PROVIDED RECORDS:

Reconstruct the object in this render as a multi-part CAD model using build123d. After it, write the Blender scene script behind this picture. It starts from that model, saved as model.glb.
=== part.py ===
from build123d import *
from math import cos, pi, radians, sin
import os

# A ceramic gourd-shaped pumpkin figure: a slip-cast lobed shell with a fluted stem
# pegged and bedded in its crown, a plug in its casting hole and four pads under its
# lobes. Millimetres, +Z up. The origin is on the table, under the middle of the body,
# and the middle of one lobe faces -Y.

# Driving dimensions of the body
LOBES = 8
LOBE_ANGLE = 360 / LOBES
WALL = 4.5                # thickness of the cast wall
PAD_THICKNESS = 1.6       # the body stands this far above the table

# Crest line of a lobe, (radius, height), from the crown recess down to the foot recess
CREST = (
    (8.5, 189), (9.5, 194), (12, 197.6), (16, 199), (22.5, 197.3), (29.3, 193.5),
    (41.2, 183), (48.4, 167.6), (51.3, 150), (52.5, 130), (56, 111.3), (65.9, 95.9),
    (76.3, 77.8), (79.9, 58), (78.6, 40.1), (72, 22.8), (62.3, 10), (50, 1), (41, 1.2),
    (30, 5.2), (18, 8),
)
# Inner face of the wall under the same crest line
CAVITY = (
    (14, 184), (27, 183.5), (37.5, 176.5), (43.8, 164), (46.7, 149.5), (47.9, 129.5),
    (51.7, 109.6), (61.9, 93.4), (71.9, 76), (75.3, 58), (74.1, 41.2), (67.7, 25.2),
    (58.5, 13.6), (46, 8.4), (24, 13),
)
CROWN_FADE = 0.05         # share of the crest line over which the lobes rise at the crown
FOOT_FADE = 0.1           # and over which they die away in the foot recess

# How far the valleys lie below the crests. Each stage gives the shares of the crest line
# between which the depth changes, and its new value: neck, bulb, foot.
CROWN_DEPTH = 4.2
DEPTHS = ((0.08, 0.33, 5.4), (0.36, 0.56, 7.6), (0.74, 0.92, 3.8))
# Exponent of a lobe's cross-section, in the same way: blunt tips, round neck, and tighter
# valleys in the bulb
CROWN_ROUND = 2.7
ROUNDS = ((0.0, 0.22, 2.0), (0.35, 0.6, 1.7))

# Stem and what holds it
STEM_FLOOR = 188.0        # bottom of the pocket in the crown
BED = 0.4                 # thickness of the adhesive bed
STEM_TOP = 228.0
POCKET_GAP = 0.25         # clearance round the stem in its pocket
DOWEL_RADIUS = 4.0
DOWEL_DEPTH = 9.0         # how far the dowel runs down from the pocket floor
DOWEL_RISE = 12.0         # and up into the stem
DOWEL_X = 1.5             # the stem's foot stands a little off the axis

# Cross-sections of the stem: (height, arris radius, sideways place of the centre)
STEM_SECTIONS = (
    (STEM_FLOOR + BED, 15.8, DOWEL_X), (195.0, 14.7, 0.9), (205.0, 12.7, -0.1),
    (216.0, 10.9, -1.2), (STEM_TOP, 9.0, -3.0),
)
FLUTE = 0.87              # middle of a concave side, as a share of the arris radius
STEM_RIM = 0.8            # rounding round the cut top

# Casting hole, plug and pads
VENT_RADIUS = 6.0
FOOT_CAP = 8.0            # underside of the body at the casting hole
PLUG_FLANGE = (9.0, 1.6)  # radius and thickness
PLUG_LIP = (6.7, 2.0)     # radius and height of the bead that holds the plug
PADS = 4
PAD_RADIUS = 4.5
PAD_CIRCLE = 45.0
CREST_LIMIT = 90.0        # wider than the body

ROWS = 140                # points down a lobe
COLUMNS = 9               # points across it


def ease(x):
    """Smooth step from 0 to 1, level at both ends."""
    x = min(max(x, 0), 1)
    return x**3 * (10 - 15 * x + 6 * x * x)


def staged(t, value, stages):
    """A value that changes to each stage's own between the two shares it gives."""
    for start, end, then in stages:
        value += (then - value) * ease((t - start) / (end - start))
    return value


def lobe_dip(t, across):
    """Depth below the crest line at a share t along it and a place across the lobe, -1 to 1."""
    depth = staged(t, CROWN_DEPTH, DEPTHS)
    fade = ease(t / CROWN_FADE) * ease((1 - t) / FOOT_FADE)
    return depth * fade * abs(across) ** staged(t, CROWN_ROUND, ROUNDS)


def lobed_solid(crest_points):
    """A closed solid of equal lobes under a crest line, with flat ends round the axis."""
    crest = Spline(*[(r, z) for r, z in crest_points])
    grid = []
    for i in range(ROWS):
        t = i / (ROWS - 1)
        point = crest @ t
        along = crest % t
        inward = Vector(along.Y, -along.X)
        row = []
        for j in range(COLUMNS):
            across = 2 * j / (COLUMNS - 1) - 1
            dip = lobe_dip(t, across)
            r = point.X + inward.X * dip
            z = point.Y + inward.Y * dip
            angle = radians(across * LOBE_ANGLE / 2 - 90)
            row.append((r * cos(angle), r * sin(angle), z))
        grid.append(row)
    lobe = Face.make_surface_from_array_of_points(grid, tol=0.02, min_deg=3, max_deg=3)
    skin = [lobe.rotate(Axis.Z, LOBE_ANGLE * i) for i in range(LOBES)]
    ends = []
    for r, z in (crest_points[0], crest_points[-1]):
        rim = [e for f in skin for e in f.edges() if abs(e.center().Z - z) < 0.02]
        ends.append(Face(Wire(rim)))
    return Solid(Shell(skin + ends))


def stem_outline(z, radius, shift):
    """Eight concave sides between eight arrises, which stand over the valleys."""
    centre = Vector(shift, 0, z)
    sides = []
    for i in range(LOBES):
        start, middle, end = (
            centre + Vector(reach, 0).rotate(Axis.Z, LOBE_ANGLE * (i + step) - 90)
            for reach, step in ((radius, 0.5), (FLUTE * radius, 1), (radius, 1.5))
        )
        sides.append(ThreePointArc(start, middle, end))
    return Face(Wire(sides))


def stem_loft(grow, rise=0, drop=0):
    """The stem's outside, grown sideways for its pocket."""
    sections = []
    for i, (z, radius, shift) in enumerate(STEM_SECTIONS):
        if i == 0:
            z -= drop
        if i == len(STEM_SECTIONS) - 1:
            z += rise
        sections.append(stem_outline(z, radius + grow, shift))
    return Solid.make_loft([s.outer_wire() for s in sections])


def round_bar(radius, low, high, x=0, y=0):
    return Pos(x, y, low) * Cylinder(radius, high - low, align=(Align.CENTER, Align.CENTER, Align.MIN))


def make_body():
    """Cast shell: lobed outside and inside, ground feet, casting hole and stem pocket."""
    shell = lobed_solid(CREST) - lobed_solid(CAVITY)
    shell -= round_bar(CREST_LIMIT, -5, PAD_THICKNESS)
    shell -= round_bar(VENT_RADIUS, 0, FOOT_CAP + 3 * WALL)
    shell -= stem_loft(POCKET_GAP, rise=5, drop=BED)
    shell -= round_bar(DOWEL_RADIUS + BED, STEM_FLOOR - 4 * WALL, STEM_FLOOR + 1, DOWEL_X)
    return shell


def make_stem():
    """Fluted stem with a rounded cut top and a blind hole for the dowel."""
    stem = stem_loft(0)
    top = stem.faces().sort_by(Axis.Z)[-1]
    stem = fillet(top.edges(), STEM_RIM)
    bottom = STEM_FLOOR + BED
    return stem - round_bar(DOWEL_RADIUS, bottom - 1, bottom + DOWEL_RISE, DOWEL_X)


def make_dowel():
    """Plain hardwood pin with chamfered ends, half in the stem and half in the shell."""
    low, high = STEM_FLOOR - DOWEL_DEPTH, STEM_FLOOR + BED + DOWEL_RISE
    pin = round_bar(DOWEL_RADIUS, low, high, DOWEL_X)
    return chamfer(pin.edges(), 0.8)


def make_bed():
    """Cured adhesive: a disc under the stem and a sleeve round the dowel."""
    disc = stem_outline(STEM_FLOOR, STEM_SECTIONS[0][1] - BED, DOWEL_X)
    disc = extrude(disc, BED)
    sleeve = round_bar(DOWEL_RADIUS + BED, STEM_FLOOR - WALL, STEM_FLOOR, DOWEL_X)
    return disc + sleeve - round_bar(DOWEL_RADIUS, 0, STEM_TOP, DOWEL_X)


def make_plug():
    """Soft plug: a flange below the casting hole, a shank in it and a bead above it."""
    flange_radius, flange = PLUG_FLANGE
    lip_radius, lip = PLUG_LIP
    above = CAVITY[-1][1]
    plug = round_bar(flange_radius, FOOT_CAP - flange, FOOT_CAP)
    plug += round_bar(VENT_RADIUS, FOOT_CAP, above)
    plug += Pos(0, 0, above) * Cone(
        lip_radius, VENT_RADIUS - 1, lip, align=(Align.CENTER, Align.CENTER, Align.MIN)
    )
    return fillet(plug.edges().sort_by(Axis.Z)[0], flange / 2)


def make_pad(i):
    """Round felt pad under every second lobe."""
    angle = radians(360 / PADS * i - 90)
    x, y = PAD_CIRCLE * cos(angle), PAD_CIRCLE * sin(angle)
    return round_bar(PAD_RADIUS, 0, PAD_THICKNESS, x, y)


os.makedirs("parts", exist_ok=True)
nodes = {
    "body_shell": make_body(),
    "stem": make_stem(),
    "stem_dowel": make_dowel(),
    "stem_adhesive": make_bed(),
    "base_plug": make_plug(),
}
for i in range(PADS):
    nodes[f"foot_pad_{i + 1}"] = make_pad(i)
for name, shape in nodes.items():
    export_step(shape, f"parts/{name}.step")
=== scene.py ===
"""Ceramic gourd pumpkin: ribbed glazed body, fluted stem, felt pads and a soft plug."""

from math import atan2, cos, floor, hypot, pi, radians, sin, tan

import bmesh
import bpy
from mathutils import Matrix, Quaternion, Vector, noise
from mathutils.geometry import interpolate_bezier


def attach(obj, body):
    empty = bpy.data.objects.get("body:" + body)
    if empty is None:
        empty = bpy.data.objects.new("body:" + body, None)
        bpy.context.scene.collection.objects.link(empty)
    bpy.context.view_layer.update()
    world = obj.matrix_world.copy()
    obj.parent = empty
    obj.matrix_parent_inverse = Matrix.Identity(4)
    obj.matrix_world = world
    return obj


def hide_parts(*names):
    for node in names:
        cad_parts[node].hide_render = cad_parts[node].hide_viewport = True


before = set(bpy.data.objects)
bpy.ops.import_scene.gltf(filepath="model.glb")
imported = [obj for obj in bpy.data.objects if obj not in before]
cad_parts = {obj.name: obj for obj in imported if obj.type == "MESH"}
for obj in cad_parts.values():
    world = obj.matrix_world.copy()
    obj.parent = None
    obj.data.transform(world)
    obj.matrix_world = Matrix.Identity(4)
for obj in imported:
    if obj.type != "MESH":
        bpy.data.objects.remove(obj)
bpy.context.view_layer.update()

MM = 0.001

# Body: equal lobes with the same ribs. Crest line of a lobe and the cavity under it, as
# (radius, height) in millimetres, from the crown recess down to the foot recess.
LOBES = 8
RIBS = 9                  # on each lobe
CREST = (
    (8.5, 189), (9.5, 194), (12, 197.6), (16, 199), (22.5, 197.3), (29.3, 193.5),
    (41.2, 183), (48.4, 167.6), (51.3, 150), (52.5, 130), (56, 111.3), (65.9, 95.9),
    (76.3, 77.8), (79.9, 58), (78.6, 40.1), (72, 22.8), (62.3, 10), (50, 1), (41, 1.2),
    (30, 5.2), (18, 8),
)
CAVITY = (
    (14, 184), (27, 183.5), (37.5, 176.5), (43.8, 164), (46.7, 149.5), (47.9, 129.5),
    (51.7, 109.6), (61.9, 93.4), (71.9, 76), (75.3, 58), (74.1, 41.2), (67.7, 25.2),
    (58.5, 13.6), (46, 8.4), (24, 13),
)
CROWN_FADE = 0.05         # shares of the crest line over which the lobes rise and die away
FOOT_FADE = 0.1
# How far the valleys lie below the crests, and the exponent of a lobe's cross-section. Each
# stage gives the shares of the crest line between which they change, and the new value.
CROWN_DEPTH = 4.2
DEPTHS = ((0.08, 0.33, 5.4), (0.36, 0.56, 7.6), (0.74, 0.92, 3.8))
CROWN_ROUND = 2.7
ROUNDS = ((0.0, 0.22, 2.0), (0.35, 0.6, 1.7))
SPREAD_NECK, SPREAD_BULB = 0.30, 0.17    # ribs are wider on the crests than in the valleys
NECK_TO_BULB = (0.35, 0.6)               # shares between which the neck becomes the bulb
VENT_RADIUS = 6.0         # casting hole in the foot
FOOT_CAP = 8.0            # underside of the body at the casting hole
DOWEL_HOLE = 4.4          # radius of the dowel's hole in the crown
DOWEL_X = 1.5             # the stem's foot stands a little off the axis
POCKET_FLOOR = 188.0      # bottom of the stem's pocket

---

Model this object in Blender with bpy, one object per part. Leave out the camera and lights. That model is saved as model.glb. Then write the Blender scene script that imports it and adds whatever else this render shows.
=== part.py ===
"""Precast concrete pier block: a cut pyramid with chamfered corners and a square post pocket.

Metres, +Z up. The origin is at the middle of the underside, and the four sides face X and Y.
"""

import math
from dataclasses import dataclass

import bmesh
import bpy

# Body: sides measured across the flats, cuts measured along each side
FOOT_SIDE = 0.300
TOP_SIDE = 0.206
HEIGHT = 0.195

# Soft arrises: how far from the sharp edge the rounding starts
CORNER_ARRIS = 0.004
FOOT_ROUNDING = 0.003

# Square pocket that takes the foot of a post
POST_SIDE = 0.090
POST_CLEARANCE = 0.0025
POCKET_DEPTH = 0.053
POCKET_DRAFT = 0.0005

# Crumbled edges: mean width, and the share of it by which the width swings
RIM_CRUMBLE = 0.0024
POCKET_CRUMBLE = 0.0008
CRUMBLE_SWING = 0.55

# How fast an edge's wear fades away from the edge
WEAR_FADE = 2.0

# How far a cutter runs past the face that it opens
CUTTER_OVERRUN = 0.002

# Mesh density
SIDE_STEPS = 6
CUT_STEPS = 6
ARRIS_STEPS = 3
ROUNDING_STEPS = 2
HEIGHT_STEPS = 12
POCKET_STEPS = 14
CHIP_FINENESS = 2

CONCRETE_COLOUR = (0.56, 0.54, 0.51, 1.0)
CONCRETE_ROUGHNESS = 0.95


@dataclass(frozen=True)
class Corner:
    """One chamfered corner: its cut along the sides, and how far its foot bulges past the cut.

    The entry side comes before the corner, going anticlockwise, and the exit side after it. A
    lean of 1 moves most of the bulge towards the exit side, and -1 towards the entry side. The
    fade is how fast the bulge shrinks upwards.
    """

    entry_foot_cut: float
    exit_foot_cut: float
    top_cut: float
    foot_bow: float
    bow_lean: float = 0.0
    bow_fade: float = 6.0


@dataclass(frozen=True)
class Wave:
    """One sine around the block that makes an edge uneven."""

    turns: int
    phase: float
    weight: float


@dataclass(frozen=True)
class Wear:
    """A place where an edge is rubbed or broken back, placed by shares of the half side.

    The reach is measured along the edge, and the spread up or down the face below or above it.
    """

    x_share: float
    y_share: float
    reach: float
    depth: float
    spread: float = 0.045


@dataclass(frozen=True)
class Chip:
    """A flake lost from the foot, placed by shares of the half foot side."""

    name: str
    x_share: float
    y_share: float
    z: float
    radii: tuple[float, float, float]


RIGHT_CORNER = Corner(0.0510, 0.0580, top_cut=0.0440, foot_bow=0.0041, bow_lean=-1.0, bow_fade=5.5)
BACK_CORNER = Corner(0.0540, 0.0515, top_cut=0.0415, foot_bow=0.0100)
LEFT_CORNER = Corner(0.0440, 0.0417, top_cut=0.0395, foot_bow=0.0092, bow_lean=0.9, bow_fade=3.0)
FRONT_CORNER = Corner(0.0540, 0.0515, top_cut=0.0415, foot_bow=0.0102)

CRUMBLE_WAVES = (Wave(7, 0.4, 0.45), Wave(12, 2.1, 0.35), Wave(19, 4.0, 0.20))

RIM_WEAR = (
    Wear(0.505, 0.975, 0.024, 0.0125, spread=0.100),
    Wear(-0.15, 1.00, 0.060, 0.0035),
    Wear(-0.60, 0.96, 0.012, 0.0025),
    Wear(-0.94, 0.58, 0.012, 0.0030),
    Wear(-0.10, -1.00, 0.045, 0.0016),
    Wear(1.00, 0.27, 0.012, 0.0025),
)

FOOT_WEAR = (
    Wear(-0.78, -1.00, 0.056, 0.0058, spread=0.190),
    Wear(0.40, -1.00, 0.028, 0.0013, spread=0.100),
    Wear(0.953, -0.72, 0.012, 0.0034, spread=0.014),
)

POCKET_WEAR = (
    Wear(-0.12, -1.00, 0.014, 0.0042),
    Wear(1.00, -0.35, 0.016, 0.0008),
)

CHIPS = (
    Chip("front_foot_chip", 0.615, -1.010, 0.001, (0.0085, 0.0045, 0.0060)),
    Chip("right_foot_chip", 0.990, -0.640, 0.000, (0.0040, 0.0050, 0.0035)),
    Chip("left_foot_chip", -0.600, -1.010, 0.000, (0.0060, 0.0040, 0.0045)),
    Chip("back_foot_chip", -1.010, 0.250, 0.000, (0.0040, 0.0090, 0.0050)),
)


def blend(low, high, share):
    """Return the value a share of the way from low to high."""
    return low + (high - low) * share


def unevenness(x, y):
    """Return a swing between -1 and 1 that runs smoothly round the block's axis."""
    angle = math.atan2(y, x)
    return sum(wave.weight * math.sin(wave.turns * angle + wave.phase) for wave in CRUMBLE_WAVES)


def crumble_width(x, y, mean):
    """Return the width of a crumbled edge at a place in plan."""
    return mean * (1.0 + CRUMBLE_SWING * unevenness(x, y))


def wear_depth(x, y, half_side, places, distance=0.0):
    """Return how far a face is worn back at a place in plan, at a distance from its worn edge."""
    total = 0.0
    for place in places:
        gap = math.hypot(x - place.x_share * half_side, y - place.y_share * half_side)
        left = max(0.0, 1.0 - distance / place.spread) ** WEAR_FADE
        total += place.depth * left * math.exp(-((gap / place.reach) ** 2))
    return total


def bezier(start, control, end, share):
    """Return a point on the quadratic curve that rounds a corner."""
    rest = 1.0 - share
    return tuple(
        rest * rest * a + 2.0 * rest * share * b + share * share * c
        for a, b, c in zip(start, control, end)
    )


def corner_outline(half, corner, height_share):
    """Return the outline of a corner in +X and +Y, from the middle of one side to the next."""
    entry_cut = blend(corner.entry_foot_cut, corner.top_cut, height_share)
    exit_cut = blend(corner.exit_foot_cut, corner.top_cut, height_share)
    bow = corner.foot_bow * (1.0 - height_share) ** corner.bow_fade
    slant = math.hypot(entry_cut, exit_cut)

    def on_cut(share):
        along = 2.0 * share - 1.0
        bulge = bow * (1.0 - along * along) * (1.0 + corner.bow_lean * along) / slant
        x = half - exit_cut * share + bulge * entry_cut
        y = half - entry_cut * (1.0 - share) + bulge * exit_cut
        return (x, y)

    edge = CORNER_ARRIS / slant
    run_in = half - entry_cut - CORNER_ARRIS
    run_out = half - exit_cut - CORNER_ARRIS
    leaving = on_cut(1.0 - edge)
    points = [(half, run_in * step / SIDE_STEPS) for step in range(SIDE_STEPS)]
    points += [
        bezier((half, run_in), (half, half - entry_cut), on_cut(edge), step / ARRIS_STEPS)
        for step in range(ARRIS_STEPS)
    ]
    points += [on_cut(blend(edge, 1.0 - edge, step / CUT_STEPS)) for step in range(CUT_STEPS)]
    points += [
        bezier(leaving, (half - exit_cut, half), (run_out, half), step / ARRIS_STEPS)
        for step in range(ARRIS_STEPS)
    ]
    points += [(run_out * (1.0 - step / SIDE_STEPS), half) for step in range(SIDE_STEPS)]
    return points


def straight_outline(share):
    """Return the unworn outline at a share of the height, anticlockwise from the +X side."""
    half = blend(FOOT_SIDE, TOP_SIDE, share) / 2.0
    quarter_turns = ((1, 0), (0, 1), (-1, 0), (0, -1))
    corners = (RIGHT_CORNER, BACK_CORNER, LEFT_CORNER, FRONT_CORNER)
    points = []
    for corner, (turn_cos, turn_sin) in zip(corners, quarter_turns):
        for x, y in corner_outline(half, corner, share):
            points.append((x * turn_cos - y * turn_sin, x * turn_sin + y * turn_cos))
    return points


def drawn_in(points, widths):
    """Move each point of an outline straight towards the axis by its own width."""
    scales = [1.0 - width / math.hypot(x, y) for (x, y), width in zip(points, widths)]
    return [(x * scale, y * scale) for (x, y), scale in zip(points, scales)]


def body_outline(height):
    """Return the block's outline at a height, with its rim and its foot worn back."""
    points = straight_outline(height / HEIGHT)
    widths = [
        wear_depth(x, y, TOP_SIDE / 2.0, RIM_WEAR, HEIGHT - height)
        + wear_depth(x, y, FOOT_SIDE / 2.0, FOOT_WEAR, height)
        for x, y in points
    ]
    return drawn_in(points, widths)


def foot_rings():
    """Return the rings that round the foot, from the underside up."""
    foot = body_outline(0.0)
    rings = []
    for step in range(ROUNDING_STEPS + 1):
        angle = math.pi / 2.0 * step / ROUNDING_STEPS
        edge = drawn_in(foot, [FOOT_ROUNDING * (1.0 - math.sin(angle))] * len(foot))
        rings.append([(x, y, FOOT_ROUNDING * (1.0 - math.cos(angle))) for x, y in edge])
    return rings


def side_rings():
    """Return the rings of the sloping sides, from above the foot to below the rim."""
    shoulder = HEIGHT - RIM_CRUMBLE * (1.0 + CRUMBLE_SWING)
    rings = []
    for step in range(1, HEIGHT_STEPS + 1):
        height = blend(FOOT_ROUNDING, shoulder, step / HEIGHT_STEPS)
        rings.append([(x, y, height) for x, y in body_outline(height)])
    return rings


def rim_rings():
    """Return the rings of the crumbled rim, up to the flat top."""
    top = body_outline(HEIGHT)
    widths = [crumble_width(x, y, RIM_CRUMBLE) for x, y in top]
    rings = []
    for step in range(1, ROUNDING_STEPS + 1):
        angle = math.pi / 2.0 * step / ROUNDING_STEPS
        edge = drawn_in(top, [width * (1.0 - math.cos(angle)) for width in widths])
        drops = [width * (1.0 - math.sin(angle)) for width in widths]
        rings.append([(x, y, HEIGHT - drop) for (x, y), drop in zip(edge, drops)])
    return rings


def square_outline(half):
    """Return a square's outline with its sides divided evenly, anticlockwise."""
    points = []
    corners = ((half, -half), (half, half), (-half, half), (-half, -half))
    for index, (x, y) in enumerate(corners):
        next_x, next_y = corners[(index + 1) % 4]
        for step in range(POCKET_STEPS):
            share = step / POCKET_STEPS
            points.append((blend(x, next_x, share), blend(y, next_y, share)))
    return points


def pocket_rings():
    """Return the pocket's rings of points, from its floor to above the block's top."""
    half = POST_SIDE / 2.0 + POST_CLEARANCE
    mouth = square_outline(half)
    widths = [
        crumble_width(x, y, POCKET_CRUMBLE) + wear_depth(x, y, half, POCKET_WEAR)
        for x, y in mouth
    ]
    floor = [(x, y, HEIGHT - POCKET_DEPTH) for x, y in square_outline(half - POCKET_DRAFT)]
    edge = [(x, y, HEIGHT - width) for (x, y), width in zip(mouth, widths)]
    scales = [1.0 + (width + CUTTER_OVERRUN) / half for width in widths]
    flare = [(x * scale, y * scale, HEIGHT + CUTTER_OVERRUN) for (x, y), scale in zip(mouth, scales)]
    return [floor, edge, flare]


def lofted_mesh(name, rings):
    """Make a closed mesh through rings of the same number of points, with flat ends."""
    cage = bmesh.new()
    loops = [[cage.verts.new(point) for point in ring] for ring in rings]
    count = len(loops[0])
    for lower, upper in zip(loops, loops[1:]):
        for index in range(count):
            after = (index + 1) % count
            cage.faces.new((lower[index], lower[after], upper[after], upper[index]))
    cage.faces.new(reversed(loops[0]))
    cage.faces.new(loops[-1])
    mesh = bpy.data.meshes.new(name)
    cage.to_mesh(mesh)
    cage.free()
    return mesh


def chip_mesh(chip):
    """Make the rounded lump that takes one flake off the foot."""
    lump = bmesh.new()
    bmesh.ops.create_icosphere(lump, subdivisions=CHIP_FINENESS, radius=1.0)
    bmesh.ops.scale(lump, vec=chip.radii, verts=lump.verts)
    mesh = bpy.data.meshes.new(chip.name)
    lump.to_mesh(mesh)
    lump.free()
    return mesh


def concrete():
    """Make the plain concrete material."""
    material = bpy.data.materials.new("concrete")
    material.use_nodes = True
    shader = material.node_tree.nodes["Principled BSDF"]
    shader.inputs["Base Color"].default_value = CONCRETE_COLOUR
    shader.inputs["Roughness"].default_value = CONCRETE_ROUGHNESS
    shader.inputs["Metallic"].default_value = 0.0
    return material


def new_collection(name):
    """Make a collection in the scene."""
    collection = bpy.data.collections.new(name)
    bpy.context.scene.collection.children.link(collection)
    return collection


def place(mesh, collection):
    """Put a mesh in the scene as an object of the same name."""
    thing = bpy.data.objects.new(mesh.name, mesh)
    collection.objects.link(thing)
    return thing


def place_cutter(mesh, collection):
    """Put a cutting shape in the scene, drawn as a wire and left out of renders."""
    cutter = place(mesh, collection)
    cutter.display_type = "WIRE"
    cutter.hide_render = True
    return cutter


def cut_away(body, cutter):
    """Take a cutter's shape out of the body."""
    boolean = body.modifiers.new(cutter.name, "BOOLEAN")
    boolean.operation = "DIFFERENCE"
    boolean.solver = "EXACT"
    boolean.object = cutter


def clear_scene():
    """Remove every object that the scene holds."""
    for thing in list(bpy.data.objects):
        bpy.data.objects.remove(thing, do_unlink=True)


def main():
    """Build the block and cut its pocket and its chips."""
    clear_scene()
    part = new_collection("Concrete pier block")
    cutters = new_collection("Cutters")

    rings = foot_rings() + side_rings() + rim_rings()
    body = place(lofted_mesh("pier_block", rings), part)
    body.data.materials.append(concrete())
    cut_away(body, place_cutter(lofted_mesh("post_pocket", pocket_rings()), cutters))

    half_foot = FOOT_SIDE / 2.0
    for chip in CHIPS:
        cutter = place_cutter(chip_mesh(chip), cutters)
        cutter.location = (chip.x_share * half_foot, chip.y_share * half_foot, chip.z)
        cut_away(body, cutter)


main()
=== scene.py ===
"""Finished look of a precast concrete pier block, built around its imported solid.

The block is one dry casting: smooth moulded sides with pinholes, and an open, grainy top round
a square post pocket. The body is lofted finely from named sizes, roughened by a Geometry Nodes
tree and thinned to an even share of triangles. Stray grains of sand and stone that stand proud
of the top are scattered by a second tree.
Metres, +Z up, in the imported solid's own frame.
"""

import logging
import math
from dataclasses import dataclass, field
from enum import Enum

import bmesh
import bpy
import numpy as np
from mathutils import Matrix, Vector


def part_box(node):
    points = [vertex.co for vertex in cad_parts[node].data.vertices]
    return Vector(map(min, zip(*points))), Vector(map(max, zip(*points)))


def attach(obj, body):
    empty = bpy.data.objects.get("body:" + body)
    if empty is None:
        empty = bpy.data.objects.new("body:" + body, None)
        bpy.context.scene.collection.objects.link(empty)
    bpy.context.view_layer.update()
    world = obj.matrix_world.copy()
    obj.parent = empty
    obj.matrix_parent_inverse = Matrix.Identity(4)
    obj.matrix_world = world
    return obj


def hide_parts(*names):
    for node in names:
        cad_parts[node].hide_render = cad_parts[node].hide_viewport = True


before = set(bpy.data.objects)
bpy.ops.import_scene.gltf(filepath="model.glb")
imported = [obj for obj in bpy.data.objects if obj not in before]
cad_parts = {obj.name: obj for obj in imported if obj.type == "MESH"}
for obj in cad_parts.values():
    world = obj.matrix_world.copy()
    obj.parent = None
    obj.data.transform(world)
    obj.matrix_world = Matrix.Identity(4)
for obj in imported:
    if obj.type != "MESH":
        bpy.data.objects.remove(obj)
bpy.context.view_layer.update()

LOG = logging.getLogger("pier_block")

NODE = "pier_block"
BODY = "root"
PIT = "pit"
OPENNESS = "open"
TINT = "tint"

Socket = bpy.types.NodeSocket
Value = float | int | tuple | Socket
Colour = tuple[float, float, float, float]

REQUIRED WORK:
Print only the run of lines that begins with the line containing "Reconstruct the object" and ends with the line containing "PAD_THICKNESS = 1.6", both included, exactly as they read.

REPLY TO THE TASK:
Reconstruct the object in this render as a multi-part CAD model using build123d. After it, write the Blender scene script behind this picture. It starts from that model, saved as model.glb.
=== part.py ===
from build123d import *
from math import cos, pi, radians, sin
import os

# A ceramic gourd-shaped pumpkin figure: a slip-cast lobed shell with a fluted stem
# pegged and bedded in its crown, a plug in its casting hole and four pads under its
# lobes. Millimetres, +Z up. The origin is on the table, under the middle of the body,
# and the middle of one lobe faces -Y.

# Driving dimensions of the body
LOBES = 8
LOBE_ANGLE = 360 / LOBES
WALL = 4.5                # thickness of the cast wall
PAD_THICKNESS = 1.6       # the body stands this far above the table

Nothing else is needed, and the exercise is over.